In the April 1 issue, Yusef Komunyakaa gives us “Night Gigging,” a poem about spearing frogs. “A silhouette lingers, cleaved from the kneeling man, / back to hunger & simple philosophy of the spheres…” Komunyakaa tends to go thoughtful about little moments like this, at least that’s my impression of his approach. It gives us something to chew over, to unwrap in the poem. “There’s a ghost poised between free will & the gig, / waiting for the song…” I like the images of this poem, and I like the ending. Can a sign of success in a poem be simply the willingness of the reader to linger on the language, after it’s done?

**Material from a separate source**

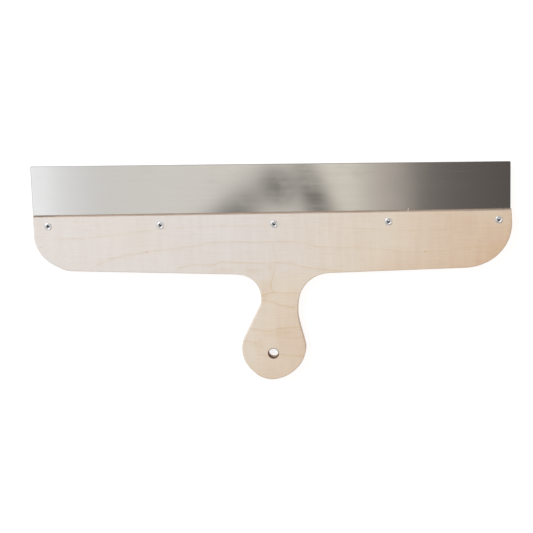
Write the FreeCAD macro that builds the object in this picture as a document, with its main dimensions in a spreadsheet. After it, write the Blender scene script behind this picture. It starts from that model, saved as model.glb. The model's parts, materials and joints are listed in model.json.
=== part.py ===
"""Wide drywall taping knife: a T-shaped plywood board with a spring-steel blade riveted in its kerf.

Frame: the knife lies on its back. X runs along the blade, +Y points to the working edge,
+Z out of the board's front face. The origin is the middle of the plan, on the plane that
the rivets' back rims rest on. Millimetres.
"""
import FreeCAD, Part
import os

import Sketcher

Vector = FreeCAD.Vector
doc = FreeCAD.newDocument("taping_knife")
dims = doc.addObject("Spreadsheet::Sheet", "dims")

# ---------------------------------------------------------------- driving dimensions

BOARD = {
    "front_edge": 76.0,        # Y of the board's front edge, where the blade comes out
    "board_thickness": 12.0,
    "ply_count": 9,
    "edge_break": 1.5,         # rounding along the two faces' outlines, behind the front edge
    "front_break": 0.4,        # rounding along the two faces' front edges
    "kerf_depth": 30.0,        # slot for the blade, sawn into the middle of the front edge
}
HANG_HOLE = {
    "hang_x": -2.0,
    "hang_y": -107.0,
    "hang_radius": 6.25,
    "hang_break": 0.8,         # rounding of the hole's two rims
}
BLADE = {
    "blade_length": 600.0,
    "blade_thickness": 0.5,
    "blade_reach": 63.0,       # from the board's front edge to the working edge, at mid-length
    "blade_overlap": 26.0,     # margin that lies in the kerf
    "blade_shift": -1.1,       # the blade sits a little to the left of the board
    "blade_skew": -0.35,       # degrees; the left end reaches further out than the right
    "blade_corner": 1.5,
}
RIVET = {
    "rivet_bore": 2.0,         # radii
    "rivet_shank": 2.5,
    "rivet_hole": 2.6,
    "front_rim": 4.7,
    "front_crest": 3.3,
    "front_height": 1.1,       # crest above the wood
    "back_rim": 4.7,
    "back_crest": 3.3,
    "back_height": 1.1,        # crest below the wood
    "rim_root": 0.3,           # the rolled rim starts this far from the face inside the bore
}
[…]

And the other poem in this issue is by Louise Gluck, “An Adventure,” almost a bookend poem with the one in The Threepenny Review I discussed a couple blogs ago. Like that one, this poem deals with end-of-life issues. “It came to me one night…that I had finished with those amorous adventures / to which I had long been a slave…” The second stanza develops this idea — “The next night brought the same thought, / this time concerning poetry…” The third stanza goes into the land of death and the dead. “Now I could hear them because my heart was still.” She rides into/through the land of death. “All around, the dead were cheering me on…As we had all been flesh together, // now we were mist.” Note the pun there. But it is all just a dream. She ends by waking from the vision, and in referring to a second person, the narrator’s love, we assume, wraps the poem up in a satisfying way. And the reader is left with…

Well, the direct confrontation with death gives the poem a weight and grandeur that’s rare these days. But the poem twists away from conclusion. From taking a stand. Are conclusions not to be a part of top-end American poetry anymore? Do editors feel they would be fools to buy such a work? Must today’s poems always wear their cloak of irony, be elusive, duck away from the ineffable? As though our whole culture still were terrified of meaning, of taking a stand? Of the grand failure?

For me, that unwillingness to go that last step, to lay out the fear that nothing is there on the other side of death, or the faith that something is…to grab for that melting sense of something more, a connection with us, with something, is a sad loss for poetry.

I want to shout out, what is poetry for, if not such moments? I want to argue, this unwillingness is a failure of courage.

Whether or no, Gluck refuses to go that last step in either of these poems, even at what seems the end of her life. Is that refusal one of the reasons she has done so well in today’s poetry environment, where more bold visionaries would be rejected? Is this unwillingness endemic to the many, many editors who do not seem to ever buy such work, from her or anyone else?

I do conclude this: unlike her other poem, this poem feels as though it had another step to take. In current American poetry, who may be willing to take it? No, let me say instead, who has the courage to publish a poem that did take it?